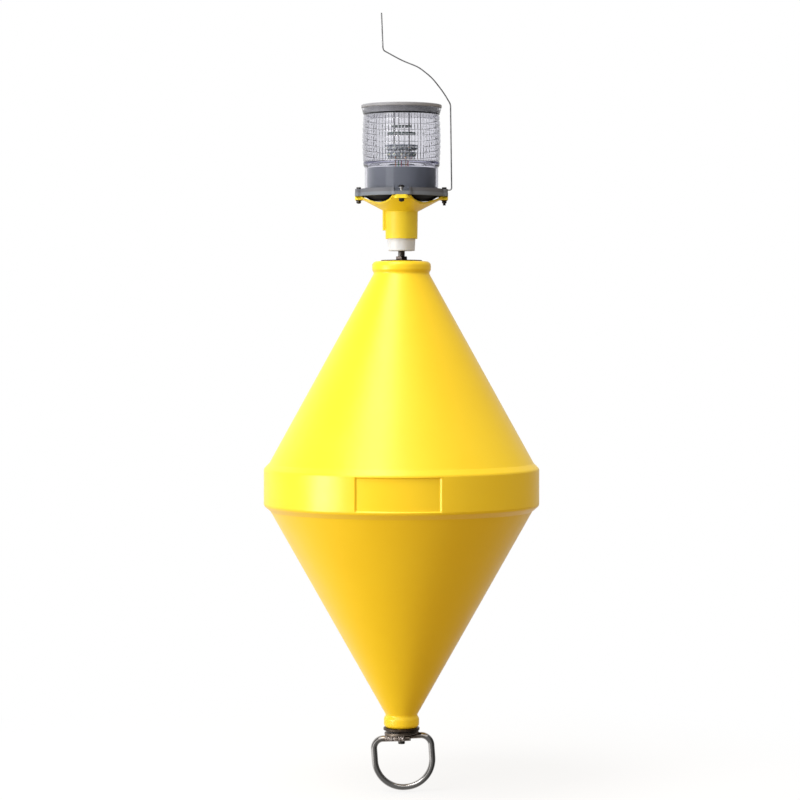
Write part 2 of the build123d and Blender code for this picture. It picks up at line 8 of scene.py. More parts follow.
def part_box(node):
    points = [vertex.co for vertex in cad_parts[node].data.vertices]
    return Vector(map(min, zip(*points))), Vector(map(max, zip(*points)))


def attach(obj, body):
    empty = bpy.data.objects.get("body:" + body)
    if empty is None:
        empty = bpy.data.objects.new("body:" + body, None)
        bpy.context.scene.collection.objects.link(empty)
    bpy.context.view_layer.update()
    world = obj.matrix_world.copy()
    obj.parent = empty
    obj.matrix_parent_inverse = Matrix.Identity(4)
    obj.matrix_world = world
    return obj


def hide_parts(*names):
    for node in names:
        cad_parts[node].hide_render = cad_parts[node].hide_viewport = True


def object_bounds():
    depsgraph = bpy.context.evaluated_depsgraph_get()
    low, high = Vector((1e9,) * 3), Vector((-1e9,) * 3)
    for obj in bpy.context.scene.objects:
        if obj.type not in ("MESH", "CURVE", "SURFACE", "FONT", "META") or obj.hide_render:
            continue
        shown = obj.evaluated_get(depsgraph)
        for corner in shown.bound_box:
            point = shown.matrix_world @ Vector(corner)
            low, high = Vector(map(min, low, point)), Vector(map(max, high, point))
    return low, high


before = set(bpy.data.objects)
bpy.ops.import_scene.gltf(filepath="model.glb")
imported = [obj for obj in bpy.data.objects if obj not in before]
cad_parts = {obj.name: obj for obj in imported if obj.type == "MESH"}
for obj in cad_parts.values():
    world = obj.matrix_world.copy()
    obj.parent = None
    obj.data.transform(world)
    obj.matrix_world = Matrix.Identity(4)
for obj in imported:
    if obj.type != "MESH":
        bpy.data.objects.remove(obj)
cad_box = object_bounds()
body = "root"


# Camera. It stands in front of the buoy, level with the upper cone's top end, and looks slightly
# down, so that the lantern is seen a little from below and the belly a little from above.
picture_width = 800
focal_pixels = 2571
axis_pixel = 401.5
camera_distance = 5.6
camera_height = 0.345
camera_pitch = math.radians(1.595)
aside = (axis_pixel - picture_width / 2) / focal_pixels * camera_distance
camera_data = bpy.data.cameras.new("camera")
camera_data.sensor_width = 36
camera_data.lens = focal_pixels / picture_width * camera_data.sensor_width
camera_data.clip_end = 100
camera = bpy.data.objects.new("camera", camera_data)
camera.location = (-aside, -camera_distance, camera_height)
camera.rotation_euler = (math.pi / 2 - camera_pitch, 0, 0)
bpy.context.scene.collection.objects.link(camera)
bpy.context.scene.camera = camera


# The float. One rotomoulded polyethylene shell filled with foam: two cones, a proud belly band,
# rounded lips and a sunk panel at the front of the band. It has the mould's fine satin grain.
def rounded_outline(rows, step=math.radians(10)):
    """Points of a closed outline. A row is across, up and the radius of that corner's round."""
    points = []
    for index, (across, up, radius) in enumerate(rows):
        corner = Vector((across, up))
        before = Vector(rows[index - 1][:2]) - corner
        after = Vector(rows[(index + 1) % len(rows)][:2]) - corner
        if radius == 0:
            points.append(corner)
            continue
        turn = math.pi - before.angle(after)
        reach = radius * math.tan(turn / 2)
        start = corner + before.normalized() * reach
        end = corner + after.normalized() * reach
        middle = (before.normalized() + after.normalized()).normalized()
        centre = corner + middle * radius / math.cos(turn / 2)
        count = max(2, math.ceil(turn / step))
        first, last = start - centre, end - centre
        for part in range(count + 1):
            share = part / count
            spoke = first * math.sin((1 - share) * turn) + last * math.sin(share * turn)
            points.append(centre + spoke / math.sin(turn))
    return points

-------

Job
Go back to the listing above and please repeat it exactly.

Result of this exercise
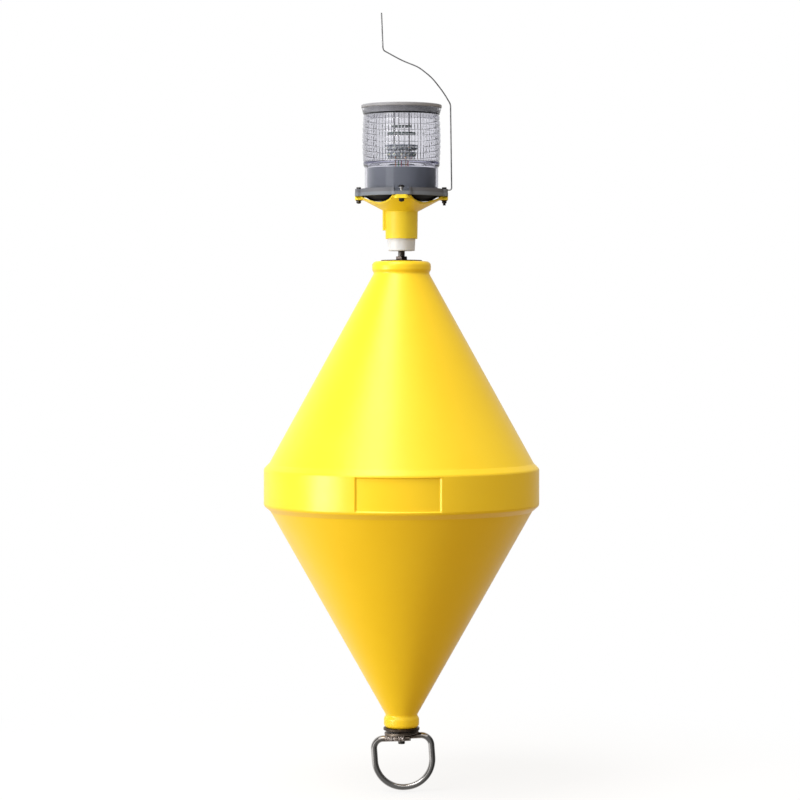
Write part 2 of the build123d and Blender code for this picture. It picks up at line 8 of scene.py. More parts follow.
def part_box(node):
    points = [vertex.co for vertex in cad_parts[node].data.vertices]
    return Vector(map(min, zip(*points))), Vector(map(max, zip(*points)))


def attach(obj, body):
    empty = bpy.data.objects.get("body:" + body)
    if empty is None:
        empty = bpy.data.objects.new("body:" + body, None)
        bpy.context.scene.collection.objects.link(empty)
    bpy.context.view_layer.update()
    world = obj.matrix_world.copy()
    obj.parent = empty
    obj.matrix_parent_inverse = Matrix.Identity(4)
    obj.matrix_world = world
    return obj


def hide_parts(*names):
    for node in names:
        cad_parts[node].hide_render = cad_parts[node].hide_viewport = True


def object_bounds():
    depsgraph = bpy.context.evaluated_depsgraph_get()
    low, high = Vector((1e9,) * 3), Vector((-1e9,) * 3)
    for obj in bpy.context.scene.objects:
        if obj.type not in ("MESH", "CURVE", "SURFACE", "FONT", "META") or obj.hide_render:
            continue
        shown = obj.evaluated_get(depsgraph)
        for corner in shown.bound_box:
            point = shown.matrix_world @ Vector(corner)
            low, high = Vector(map(min, low, point)), Vector(map(max, high, point))
    return low, high


before = set(bpy.data.objects)
bpy.ops.import_scene.gltf(filepath="model.glb")
imported = [obj for obj in bpy.data.objects if obj not in before]
cad_parts = {obj.name: obj for obj in imported if obj.type == "MESH"}
for obj in cad_parts.values():
    world = obj.matrix_world.copy()
    obj.parent = None
    obj.data.transform(world)
    obj.matrix_world = Matrix.Identity(4)
for obj in imported:
    if obj.type != "MESH":
        bpy.data.objects.remove(obj)
cad_box = object_bounds()
body = "root"


# Camera. It stands in front of the buoy, level with the upper cone's top end, and looks slightly
# down, so that the lantern is seen a little from below and the belly a little from above.
picture_width = 800
focal_pixels = 2571
axis_pixel = 401.5
camera_distance = 5.6
camera_height = 0.345
camera_pitch = math.radians(1.595)
aside = (axis_pixel - picture_width / 2) / focal_pixels * camera_distance
camera_data = bpy.data.cameras.new("camera")
camera_data.sensor_width = 36
camera_data.lens = focal_pixels / picture_width * camera_data.sensor_width
camera_data.clip_end = 100
camera = bpy.data.objects.new("camera", camera_data)
camera.location = (-aside, -camera_distance, camera_height)
camera.rotation_euler = (math.pi / 2 - camera_pitch, 0, 0)
bpy.context.scene.collection.objects.link(camera)
bpy.context.scene.camera = camera


# The float. One rotomoulded polyethylene shell filled with foam: two cones, a proud belly band,
# rounded lips and a sunk panel at the front of the band. It has the mould's fine satin grain.
def rounded_outline(rows, step=math.radians(10)):
    """Points of a closed outline. A row is across, up and the radius of that corner's round."""
    points = []
    for index, (across, up, radius) in enumerate(rows):
        corner = Vector((across, up))
        before = Vector(rows[index - 1][:2]) - corner
        after = Vector(rows[(index + 1) % len(rows)][:2]) - corner
        if radius == 0:
            points.append(corner)
            continue
        turn = math.pi - before.angle(after)
        reach = radius * math.tan(turn / 2)
        start = corner + before.normalized() * reach
        end = corner + after.normalized() * reach
        middle = (before.normalized() + after.normalized()).normalized()
        centre = corner + middle * radius / math.cos(turn / 2)
        count = max(2, math.ceil(turn / step))
        first, last = start - centre, end - centre
        for part in range(count + 1):
            share = part / count
            spoke = first * math.sin((1 - share) * turn) + last * math.sin(share * turn)
            points.append(centre + spoke / math.sin(turn))
    return points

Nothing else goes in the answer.